▸ **What is needed**
Reproduce, without any change, the span of lines from the opening of the records below to the line containing "CHAMFER_LOW_FADE = (0.82, 0.99)", inclusive.

▸ **Data provided**
[start]

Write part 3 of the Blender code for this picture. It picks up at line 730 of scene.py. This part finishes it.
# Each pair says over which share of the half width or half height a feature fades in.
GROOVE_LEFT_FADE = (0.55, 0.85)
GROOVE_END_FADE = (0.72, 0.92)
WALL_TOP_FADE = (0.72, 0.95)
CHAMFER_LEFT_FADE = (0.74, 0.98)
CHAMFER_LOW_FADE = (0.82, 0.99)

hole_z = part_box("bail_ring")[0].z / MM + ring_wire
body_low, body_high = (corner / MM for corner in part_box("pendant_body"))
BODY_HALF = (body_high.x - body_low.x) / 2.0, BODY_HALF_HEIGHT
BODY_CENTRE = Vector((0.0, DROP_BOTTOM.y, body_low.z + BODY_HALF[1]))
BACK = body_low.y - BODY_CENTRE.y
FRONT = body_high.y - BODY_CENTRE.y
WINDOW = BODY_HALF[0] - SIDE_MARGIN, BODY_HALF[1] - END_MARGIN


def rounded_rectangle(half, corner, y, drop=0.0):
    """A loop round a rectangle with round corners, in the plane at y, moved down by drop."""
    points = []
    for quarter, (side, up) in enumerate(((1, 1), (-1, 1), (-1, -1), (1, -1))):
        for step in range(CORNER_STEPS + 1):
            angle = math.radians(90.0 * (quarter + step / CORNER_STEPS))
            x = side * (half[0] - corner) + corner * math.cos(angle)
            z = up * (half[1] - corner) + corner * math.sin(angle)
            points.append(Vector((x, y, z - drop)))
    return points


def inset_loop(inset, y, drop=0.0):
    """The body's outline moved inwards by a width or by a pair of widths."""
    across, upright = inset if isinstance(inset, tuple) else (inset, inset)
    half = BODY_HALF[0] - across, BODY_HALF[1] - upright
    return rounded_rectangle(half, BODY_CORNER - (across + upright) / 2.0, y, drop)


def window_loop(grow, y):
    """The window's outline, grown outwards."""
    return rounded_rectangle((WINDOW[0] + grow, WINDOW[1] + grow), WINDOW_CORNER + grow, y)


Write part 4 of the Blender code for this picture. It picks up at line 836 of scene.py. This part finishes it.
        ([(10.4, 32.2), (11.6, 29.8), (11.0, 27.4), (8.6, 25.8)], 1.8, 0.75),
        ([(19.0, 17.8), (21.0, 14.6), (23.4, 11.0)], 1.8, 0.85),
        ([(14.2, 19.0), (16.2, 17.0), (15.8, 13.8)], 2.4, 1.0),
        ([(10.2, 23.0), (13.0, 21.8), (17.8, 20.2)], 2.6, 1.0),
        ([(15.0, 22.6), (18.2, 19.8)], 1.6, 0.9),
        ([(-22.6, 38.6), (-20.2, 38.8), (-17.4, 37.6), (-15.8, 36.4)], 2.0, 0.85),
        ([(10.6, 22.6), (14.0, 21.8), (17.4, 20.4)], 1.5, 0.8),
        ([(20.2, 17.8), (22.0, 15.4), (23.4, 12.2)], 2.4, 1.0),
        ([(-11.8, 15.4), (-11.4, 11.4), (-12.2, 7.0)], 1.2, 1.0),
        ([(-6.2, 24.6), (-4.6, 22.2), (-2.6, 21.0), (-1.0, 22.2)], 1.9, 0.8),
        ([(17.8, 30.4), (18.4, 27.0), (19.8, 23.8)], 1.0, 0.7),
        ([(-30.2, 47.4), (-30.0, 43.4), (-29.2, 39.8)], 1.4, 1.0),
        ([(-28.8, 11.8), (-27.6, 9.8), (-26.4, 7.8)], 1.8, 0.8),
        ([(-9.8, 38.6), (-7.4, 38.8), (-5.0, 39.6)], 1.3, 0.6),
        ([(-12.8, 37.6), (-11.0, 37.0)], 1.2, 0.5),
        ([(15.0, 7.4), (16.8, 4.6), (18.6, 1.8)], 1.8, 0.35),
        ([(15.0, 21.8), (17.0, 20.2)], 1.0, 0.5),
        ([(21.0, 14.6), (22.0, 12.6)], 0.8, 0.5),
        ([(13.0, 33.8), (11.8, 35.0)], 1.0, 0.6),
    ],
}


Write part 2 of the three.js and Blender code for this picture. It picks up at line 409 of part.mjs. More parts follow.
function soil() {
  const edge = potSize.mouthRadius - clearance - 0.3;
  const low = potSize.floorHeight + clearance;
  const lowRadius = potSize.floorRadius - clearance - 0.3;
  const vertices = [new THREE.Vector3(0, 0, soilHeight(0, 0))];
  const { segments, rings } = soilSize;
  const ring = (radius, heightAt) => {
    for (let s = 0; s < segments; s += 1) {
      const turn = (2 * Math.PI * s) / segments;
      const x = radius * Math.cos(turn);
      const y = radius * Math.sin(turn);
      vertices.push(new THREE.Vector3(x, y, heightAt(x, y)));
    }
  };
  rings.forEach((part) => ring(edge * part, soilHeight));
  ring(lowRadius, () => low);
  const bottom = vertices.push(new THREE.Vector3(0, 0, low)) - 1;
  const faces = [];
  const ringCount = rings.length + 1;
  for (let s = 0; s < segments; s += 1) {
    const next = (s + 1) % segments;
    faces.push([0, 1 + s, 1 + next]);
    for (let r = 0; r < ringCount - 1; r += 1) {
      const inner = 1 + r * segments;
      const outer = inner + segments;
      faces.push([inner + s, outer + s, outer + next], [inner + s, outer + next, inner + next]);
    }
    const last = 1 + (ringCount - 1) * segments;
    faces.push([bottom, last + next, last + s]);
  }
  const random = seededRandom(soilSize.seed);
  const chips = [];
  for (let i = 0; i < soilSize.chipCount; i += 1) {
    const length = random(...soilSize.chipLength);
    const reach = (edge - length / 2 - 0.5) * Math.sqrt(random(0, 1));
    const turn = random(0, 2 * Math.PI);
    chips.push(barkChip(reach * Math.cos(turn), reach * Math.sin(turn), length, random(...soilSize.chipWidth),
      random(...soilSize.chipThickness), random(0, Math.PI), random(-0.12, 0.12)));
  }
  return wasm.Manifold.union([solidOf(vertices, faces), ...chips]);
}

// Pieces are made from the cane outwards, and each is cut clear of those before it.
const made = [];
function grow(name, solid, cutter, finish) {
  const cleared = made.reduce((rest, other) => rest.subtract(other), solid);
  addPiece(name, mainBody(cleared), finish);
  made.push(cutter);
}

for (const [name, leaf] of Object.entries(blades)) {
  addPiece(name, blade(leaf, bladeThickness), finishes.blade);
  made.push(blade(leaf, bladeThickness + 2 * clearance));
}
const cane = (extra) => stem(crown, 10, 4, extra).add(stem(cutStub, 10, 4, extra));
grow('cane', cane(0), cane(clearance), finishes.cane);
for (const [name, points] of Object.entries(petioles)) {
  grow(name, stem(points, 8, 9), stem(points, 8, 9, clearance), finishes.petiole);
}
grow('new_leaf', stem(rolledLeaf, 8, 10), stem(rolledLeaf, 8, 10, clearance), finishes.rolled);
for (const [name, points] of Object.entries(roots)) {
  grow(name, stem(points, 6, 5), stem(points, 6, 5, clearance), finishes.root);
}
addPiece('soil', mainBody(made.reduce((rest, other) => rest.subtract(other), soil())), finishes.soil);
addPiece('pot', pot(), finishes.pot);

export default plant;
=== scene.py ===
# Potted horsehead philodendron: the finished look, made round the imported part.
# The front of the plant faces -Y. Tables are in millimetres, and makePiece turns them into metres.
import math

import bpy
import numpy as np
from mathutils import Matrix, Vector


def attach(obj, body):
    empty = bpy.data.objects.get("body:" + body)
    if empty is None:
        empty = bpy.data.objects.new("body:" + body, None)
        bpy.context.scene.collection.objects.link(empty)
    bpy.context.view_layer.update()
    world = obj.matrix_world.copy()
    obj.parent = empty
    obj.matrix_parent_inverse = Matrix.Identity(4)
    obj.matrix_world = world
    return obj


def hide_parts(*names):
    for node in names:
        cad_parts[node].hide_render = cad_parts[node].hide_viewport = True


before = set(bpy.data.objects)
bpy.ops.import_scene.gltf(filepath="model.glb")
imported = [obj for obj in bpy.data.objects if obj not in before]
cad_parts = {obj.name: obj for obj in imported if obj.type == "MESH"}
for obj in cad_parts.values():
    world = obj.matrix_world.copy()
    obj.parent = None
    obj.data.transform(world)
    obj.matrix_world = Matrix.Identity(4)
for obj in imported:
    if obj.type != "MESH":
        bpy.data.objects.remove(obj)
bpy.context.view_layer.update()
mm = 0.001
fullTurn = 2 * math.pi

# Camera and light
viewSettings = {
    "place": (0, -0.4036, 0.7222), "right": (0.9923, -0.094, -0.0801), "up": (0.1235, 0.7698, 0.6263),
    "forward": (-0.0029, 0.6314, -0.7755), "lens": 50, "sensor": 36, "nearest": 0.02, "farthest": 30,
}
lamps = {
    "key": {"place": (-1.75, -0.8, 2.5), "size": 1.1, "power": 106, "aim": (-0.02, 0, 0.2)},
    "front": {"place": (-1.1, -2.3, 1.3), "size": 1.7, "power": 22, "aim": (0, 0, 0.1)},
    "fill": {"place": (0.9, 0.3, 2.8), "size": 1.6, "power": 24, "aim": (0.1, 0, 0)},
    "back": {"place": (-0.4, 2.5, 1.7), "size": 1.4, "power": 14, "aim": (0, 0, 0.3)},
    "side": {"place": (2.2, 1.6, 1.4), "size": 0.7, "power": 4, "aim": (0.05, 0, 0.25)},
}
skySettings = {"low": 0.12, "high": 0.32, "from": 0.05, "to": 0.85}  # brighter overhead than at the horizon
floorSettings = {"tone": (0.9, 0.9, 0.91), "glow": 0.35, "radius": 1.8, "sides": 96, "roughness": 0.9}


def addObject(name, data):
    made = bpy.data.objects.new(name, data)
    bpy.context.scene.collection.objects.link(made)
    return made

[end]

▸ **The output**
Write part 3 of the Blender code for this picture. It picks up at line 730 of scene.py. This part finishes it.
# Each pair says over which share of the half width or half height a feature fades in.
GROOVE_LEFT_FADE = (0.55, 0.85)
GROOVE_END_FADE = (0.72, 0.92)
WALL_TOP_FADE = (0.72, 0.95)
CHAMFER_LEFT_FADE = (0.74, 0.98)
CHAMFER_LOW_FADE = (0.82, 0.99)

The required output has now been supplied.